Politica
Perché la sinistra italiana non può fare a meno del fascismo?
La sinistra italiana sembra dipendere dal fascismo per definirsi, utilizzandolo come “male assoluto” per legittimarsi. Ogni 25 aprile, rievoca questo fantasma, mostrando un’identità politica ridotta a custode di un passato immortale.
Ogni anno, come un orologio puntualissimo, il 25 aprile riporta alla ribalta il fantasma del fascismo, resuscitato per l’occasione da una sinistra italiana che sembra non saper fare a meno di questo nemico per definirsi e trovare un senso alla propria esistenza politica. Ma la domanda sorge spontanea: senza il fascismo, si sente forse nuda la sinistra italiana?
La recente polemica sollevata dal monologo di Antonio Scurati e la pressione esercitata su Giorgia Meloni affinché si dichiari antifascista ne sono un esempio lampante. Sembra quasi che, in assenza di un fascismo concreto da combattere, la sinistra cerchi di perpetuare la sua battaglia contro un fantasma, riducendo la propria identità politica a semplice sentinella di un passato che non vuole morire.
Il primo motivo di questa “fascio-dipendenza”, come osservato dal filosofo Augusto Del Noce, risiede nelle origini stesse della nostra Repubblica. Del Noce parlava di una visione “demonologica del fascismo”, considerato dalla sinistra il “male assoluto”, un cancro da estirpare senza possibilità di redenzione. Questa narrazione ha reso il fascismo un surrogato del diavolo, una presenza da cui liberarsi per affermare la propria moralità e legittimità.

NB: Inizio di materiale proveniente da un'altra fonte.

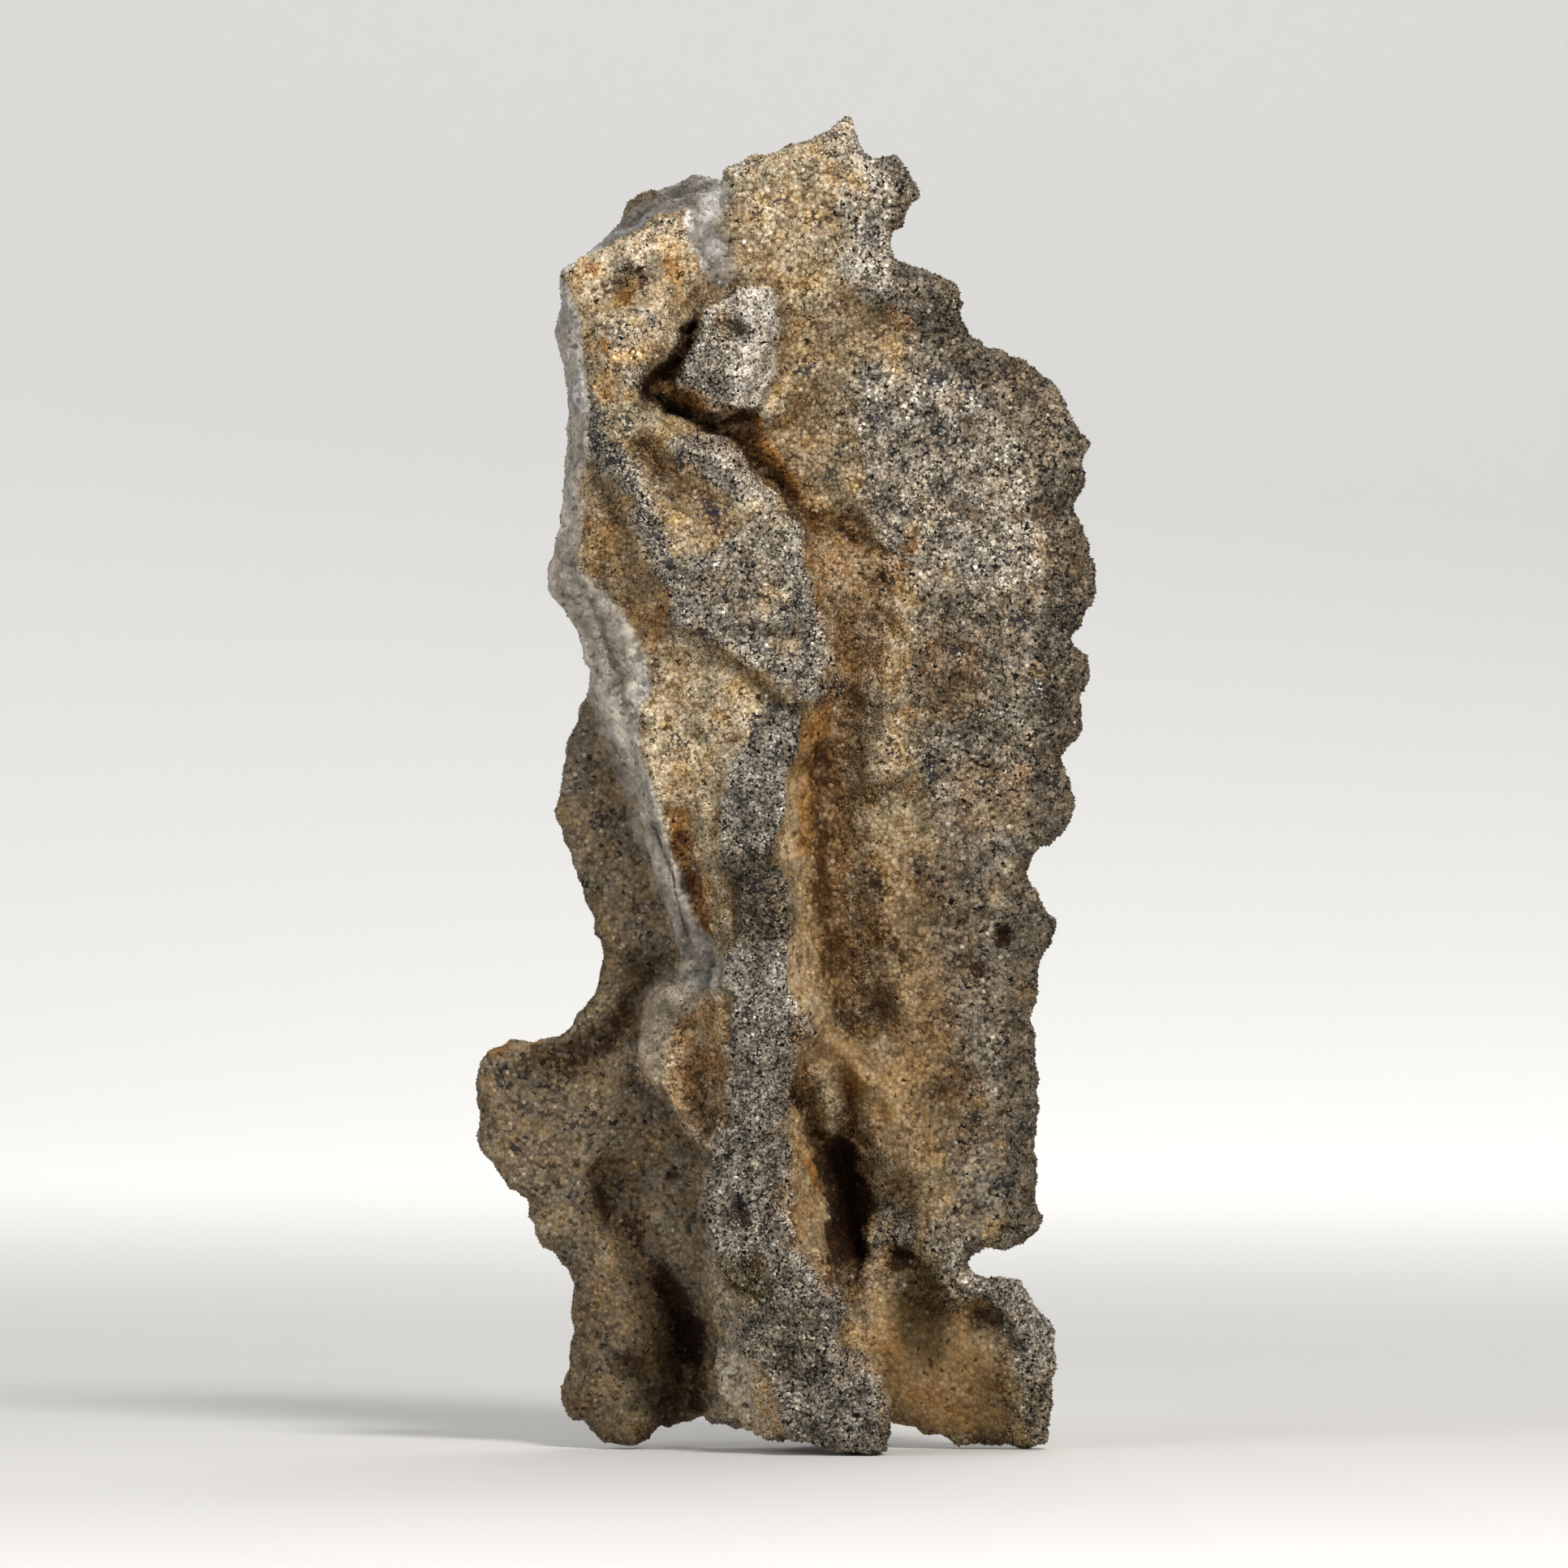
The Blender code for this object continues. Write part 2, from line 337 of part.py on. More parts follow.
def table_depth(x, z, columns, rows):
    """The depth at (x, z) between the values of a small table."""
    heights = [height for height, _ in rows]
    by_row = np.array([np.interp(x, columns, values) for _, values in rows])
    place = np.interp(z, heights, np.arange(len(rows)))
    lower = np.clip(place.astype(int), 0, len(rows) - 2)
    share = place - lower
    index = np.arange(len(x))
    return by_row[lower, index] * (1.0 - share) + by_row[lower + 1, index] * share


def folded(x, z, folds):
    """How far the folds move a sheet towards the viewer at (x, z)."""
    return sum(height * np.exp(-((distance_to_line(x, z, line) / width) ** 2)) for line, height, width in folds)


def right_middle(x, z):
    return table_depth(x, z, RIGHT_X, RIGHT_DEPTH) - folded(x, z, RIGHT_FOLDS)


def left_middle(x, z):
    return table_depth(x, z, LEFT_X, LEFT_DEPTH) - folded(x, z, LEFT_FOLDS)


def back_middle(y, z):
    root = np.interp(z, BACK_HEIGHTS, BACK_ROOT_X)
    lean = np.interp(z, BACK_HEIGHTS, BACK_LEAN)
    return root + lean * (y - 2.0) + folded(y, z, BACK_FOLDS)


def stub_middle(x, z):
    return STUB_TIP_Y + STUB_LEAN * (x - STUB[3][0]) + STUB_THICKNESS / 2


def sheet(mesh, outline, middle, thickness, turned=False):
    """Adds to the mesh a wing: an outline filled in and given a rounded thickness about its middle.

    A turned sheet stands in the y-z plane instead, so that its middle gives x.
    """
    corners = np.array(outline)
    low, high = corners.min(0), corners.max(0)
    across, up = np.meshgrid(
        np.arange(low[0] + GRID_STEP / 2, high[0], GRID_STEP),
        np.arange(low[1] + GRID_STEP / 2, high[1], GRID_STEP),
    )
    across, up = across.ravel(), up.ravel()
    ring = outline + outline[:1]
    keep = inside(across, up, outline) & (distance_to_line(across, up, ring) > GRID_STEP / 2)
    spots = [Vector(p) for p in outline] + [Vector(p) for p in zip(across[keep], up[keep])]
    rim = [(i, (i + 1) % len(outline)) for i in range(len(outline))]
    places, _, faces, *_ = delaunay_2d_cdt(spots, rim, [], 1, 1e-5)
    u = np.array([p[0] for p in places])
    v = np.array([p[1] for p in places])
    edge = 1.0 - np.clip(distance_to_line(u, v, ring) / RIM_WIDTH, 0.0, 1.0)
    half = thickness / 2 * (RIM_SHARE + (1.0 - RIM_SHARE) * np.sqrt(1.0 - edge * edge))
    centre = middle(u, v)
    sides = []
    for offset in (-half, half):
        depth = centre + offset
        points = zip(depth, u, v) if turned else zip(u, depth, v)
        sides.append([mesh.verts.new(p) for p in points])
    front, back = sides
    used = {}
    for face in faces:
        mesh.faces.new([front[i] for i in face])
        mesh.faces.new([back[i] for i in reversed(face)])
        for a, b in zip(face, list(face[1:]) + [face[0]]):
            used[(a, b)] = used.get((b, a), 0) + 1
            if (b, a) in used:
                used[(b, a)] = 2
    for (a, b), count in used.items():
        if count == 1 and (b, a) not in used:
            mesh.faces.new([front[b], front[a], back[a], back[b]])


def ring_points(share):
    """One ring of the core, at a share of each line's own height, with its corners rounded."""
    corners = []
    for line in CORE_LINES.values():
        heights = [point[0] for point in line]
        z = heights[0] + (heights[-1] - heights[0]) * share
        corners.append([np.interp(z, heights, [p[1] for p in line]), np.interp(z, heights, [p[2] for p in line]), z])
    corners = np.array(corners)
    steps = np.arange(RING_STEPS)[:, None] / RING_STEPS
    spans = [a + (b - a) * steps for a, b in zip(corners, np.roll(corners, -1, 0))]
    points = np.concatenate(spans)
    for _ in range(RING_SMOOTHING):
        points = (np.roll(points, 1, 0) + 2 * points + np.roll(points, -1, 0)) / 4
    return points


def core(mesh):
    """Adds the core with the front crest, as rings joined one above the other."""
    rings = [[mesh.verts.new(p) for p in ring_points(row / RING_ROWS)] for row in range(RING_ROWS + 1)]
    for lower, upper in zip(rings[:-1], rings[1:]):
        for i, corner in enumerate(lower):
            j = (i + 1) % len(lower)
            mesh.faces.new([corner, lower[j], upper[j], upper[i]])
    for cap in (list(reversed(rings[0])), rings[-1]):
        middle = mesh.verts.new(sum((v.co for v in cap), Vector()) / len(cap))
        for a, b in zip(cap, cap[1:] + cap[:1]):
            mesh.faces.new([a, b, middle])


def ball(mesh, centre, radii):
    """Adds a lump: a ball with its own radius along each axis."""
    made = bmesh.ops.create_icosphere(mesh, subdivisions=3, radius=1.0)["verts"]
    for vertex in made:
        vertex.co = Vector(c + r * p for c, r, p in zip(centre, radii, vertex.co))


def pieces_of_the_stone():
    """Every wing, the core and the lumps, overlapping in one mesh, before they are fused."""
    mesh = bmesh.new()
    core(mesh)
    sheet(mesh, RIGHT_WING, right_middle, WING_THICKNESS)
    sheet(mesh, LEFT_WING, left_middle, WING_THICKNESS)
    sheet(mesh, BACK_WING, back_middle, BACK_WING_THICKNESS, turned=True)
    sheet(mesh, STUB, stub_middle, STUB_THICKNESS)
    for lobes, middle in ((RIGHT_LOBES, right_middle), (LEFT_LOBES, left_middle)):
        for x, z, radius in lobes:
            depth = middle(np.array([x]), np.array([z]))[0]
            ball(mesh, (x, depth, z), (radius, radius * 1.15, radius))
    for y, z, radius in BACK_LOBES:
        ball(mesh, (back_middle(np.array([y]), np.array([z]))[0], y, z), (radius, radius, radius))
    for centre, radii in LUMPS:
        ball(mesh, centre, radii)
    bmesh.ops.recalc_face_normals(mesh, faces=mesh.faces)
    return mesh


def apply_modifiers(stone):
    """Keeps the mesh that the object's modifiers make."""
    graph = bpy.context.evaluated_depsgraph_get()
    mesh = bpy.data.meshes.new_from_object(stone.evaluated_get(graph))
    stone.modifiers.clear()
    stone.data = mesh


def fuse(stone):
    """Makes one skin of the overlapping pieces, and softens where they meet."""
    remesh = stone.modifiers.new("fuse", "REMESH")
    remesh.mode = "VOXEL"
    remesh.voxel_size = FUSE_VOXEL * MM
    soften = stone.modifiers.new("soften", "SMOOTH")
    soften.factor = SMOOTH_FACTOR
    soften.iterations = SMOOTH_ROUNDS
    apply_modifiers(stone)


def sculpt(stone):
    """Presses the hollows into the front, and gives the whole skin its lumps and ripples."""
    mesh = stone.data
    surface = BVHTree.FromPolygons([v.co for v in mesh.vertices], [p.vertices for p in mesh.polygons])
    dents = []
    for x, z, radius, depth in HOLLOWS:
        hit, *_ = surface.ray_cast(Vector((x, -100.0, z)) * MM, Vector((0.0, 1.0, 0.0)))
        dents.append((hit, radius * MM, depth * MM))
    points = np.array([v.co for v in mesh.vertices]) / MM
    cuts = sum(
        depth * np.exp(-((distance_to_line(points[:, 0], points[:, 2], line) / width) ** 2))
        for line, width, depth in RELIEF
    )
    normals = [v.normal.copy() for v in mesh.vertices]
    for vertex, normal, cut in zip(mesh.vertices, normals, cuts):
        spot = vertex.co / MM
        nodules = noise.voronoi(spot / NODULE_SIZE)[0][0]
        lumps = noise.noise(spot / LUMP_SIZE) * LUMP_HEIGHT
        push = (lumps + (NODULE_MIDDLE - nodules) * NODULE_HEIGHT) * MM
        for hit, radius, depth in dents:
            push -= depth * math.exp(-((vertex.co - hit).length_squared) / (radius * radius))
        start = vertex.co + TOWARDS_VIEWER * CLEARANCE * MM
        if abs(cut) > LEAST_CUT and normal.y < 0.2 and surface.ray_cast(start, TOWARDS_VIEWER)[0] is None:
            vertex.co.y += cut * MM
        vertex.co += normal * push


def trim(stone):
    """Brings in whatever stands outside the outline, as seen from the front."""
    mesh = stone.data
    points = np.array([v.co for v in mesh.vertices]) / MM
    outside = ~inside(points[:, 0], points[:, 2], OUTLINE) & (points[:, 2] > LOWEST_TRIM)
    for index in np.flatnonzero(outside):
        vertex = mesh.vertices[index]
        place = nearest_on(Vector((points[index, 0], points[index, 2])), OUTLINE)
        vertex.co.x, vertex.co.z = place.x * MM, place.y * MM


def stand_on_floor(stone):
    """Thins the skin to its triangles, cuts the three feet flat, and centres the box on the origin."""
    thin = stone.modifiers.new("thin", "DECIMATE")
    thin.ratio = TRIANGLES / (2 * len(stone.data.polygons))
    thin.use_collapse_triangulate = True
    apply_modifiers(stone)
    mesh = bmesh.new()
    mesh.from_mesh(stone.data)
    everything = list(mesh.verts) + list(mesh.edges) + list(mesh.faces)
    cut = bmesh.ops.bisect_plane(
        mesh, geom=everything, dist=1e-6, plane_co=(0.0, 0.0, FLOOR), plane_no=(0.0, 0.0, 1.0), clear_inner=True
    )
    rim = [e for e in cut["geom_cut"] if isinstance(e, bmesh.types.BMEdge)]
    bmesh.ops.holes_fill(mesh, edges=rim)
    bmesh.ops.triangulate(mesh, faces=mesh.faces)
    bmesh.ops.remove_doubles(mesh, verts=mesh.verts, dist=SHORTEST_EDGE * MM)
    points = np.array([v.co for v in mesh.verts])
    middle = (points.min(0) + points.max(0)) / 2
    bmesh.ops.translate(mesh, verts=mesh.verts, vec=(-middle[0], -middle[1], 0.0))
    mesh.to_mesh(stone.data)
    mesh.free()


def stone_material():
    material = bpy.data.materials.new("fused_sand")
    material.use_nodes = True
    shader = material.node_tree.nodes["Principled BSDF"]
    shader.inputs["Base Color"].default_value = STONE_COLOUR
    shader.inputs["Roughness"].default_value = STONE_ROUGHNESS
    shader.inputs["Metallic"].default_value = 0.0
    return material


def main():
    for old in list(bpy.data.objects):
        bpy.data.objects.remove(old)
    pieces = pieces_of_the_stone()
    bmesh.ops.scale(pieces, verts=pieces.verts, vec=(MM, MM, MM))
    data = bpy.data.meshes.new("fulgurite")
    pieces.to_mesh(data)
    pieces.free()
    stone = bpy.data.objects.new("fulgurite", data)
    bpy.context.scene.collection.objects.link(stone)
    fuse(stone)
    sculpt(stone)
    trim(stone)
    stand_on_floor(stone)
    stone.data.materials.append(stone_material())


main()
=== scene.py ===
"""A winged fulgurite with its sandy crust, nodular rims and glassy breaks, standing on a pale studio floor.

Every piece is an operator and main() calls them in order. Places on the stone are in millimetres as seen
from the front: x to the right of its middle, z up from the floor.
"""

import math

import bmesh
import bpy
import numpy as np
from bpy.props import FloatProperty, FloatVectorProperty, IntProperty, PointerProperty
from bpy.types import Operator, Panel, PropertyGroup
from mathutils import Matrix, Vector, noise
from mathutils.bvhtree import BVHTree


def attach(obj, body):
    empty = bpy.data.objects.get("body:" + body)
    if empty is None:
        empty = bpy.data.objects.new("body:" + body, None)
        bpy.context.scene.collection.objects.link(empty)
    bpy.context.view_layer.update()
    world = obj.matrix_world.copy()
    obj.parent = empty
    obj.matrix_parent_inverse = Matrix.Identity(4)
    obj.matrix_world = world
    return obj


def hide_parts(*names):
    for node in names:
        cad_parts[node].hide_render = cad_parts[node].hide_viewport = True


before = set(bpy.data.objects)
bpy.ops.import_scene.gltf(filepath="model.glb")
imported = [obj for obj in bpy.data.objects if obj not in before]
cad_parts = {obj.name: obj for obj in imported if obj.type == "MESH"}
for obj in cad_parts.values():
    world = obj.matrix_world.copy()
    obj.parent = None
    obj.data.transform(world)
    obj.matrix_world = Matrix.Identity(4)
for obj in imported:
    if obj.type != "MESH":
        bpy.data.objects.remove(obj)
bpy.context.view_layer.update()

bl_info = {
    "name": "Winged fulgurite",
    "version": (1, 0, 0),
    "blender": (4, 5, 0),
    "location": "View3D > Sidebar > Fulgurite",
    "description": "Fused sand skin, loose-looking sand grains and glassy breaks of a winged fulgurite",
    "category": "Mesh",
}

MM = 0.001
STONE = "fulgurite"
BODY = "root"
TO_VIEWER = Vector((0.0, -1.0, 0.0))

# The width that the whole photograph takes in at the stone.
PHOTO_WIDTH = 68.2

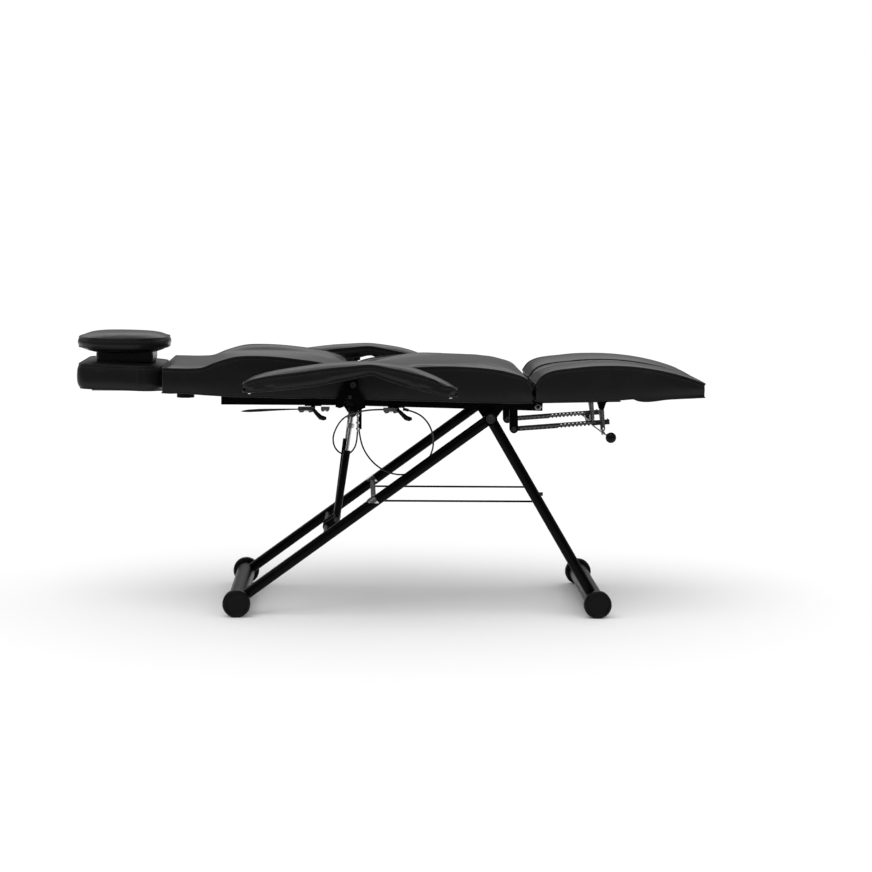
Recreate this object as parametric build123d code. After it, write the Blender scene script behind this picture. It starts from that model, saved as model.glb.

Tra il 1943 e il 1945, la sinistra, in particolare il partito comunista, ha utilizzato l’opposizione al fascismo come veicolo per legittimare la propria scelta democratica nell’ambito della nuova Repubblica, seguendo la strategia di Gramsci e Togliatti. Nonostante le origini ideologicamente non democratiche, la lotta antifascista ha fornito una copertura di rispettabilità, oscurando le problematiche interne e permettendo alla sinistra di posizionarsi come difensore della democrazia repubblicana.
In occasione del 50mo anniversario del PCI, l’unità antifascista venne proclamata come un baluardo contro il ritorno del fascismo, ma questa retorica si è trasformata in uno strumento per etichettare come “fascisti” tutti coloro che si oppongono all’agenda della sinistra. La richiesta di una nuova adesione all’unità antifascista nel caso di Scurati e Meloni è solo l’ultimo esempio di questa strategia.
Tuttavia, è importante sottolineare che il fascismo, come fenomeno storico, è concluso nel 1945. La persistenza nel rievocarlo suggerisce che la sinistra lo consideri immortale, continuamente capace di rinascere in nuove forme, nonostante la realtà storica dimostri il contrario.
La costruzione del fascismo come “male puro” è diventata parte del quadro costituzionale della Repubblica, influenzando profondamente il modo in cui vengono condotte le celebrazioni del 25 aprile e ostracizzando chi propone un’interpretazione storica più matrice. La storiografia di Renzo De Felice e Giampaolo Pansa ha tentato di sfidare questa narrativa, ma con scarso successo nel cambiare la percezione collettiva.
Infine, nonostante il partito comunista abbia abbandonato formalmente l’idea di rivoluzione, la sinistra non ha rinunciato all’uso del fascismo come strumento retorico per combattere le proprie battaglie ideologiche. La trasfigurazione della rivoluzione in una lotta contro tutto ciò che è considerato “non progressista” ha portato persino a etichettare come fasciste figure contemporanee che esprimono posizioni conservatrici, come nel caso di Cora Boccia sulla questione dell’aborto.
In conclusione, la sinistra italiana sembra intrappolata in un loop storico-ideologico, incapace di rinnovarsi e di proporre una visione politica che vada oltre la lotta contro un nemico che, seppur storico, non ha più la presenza tangibile di un tempo. Questa ossessione rischia di relegare un intero schieramento politico a custode di memorie anziché protagonista di un futuro costruttivo.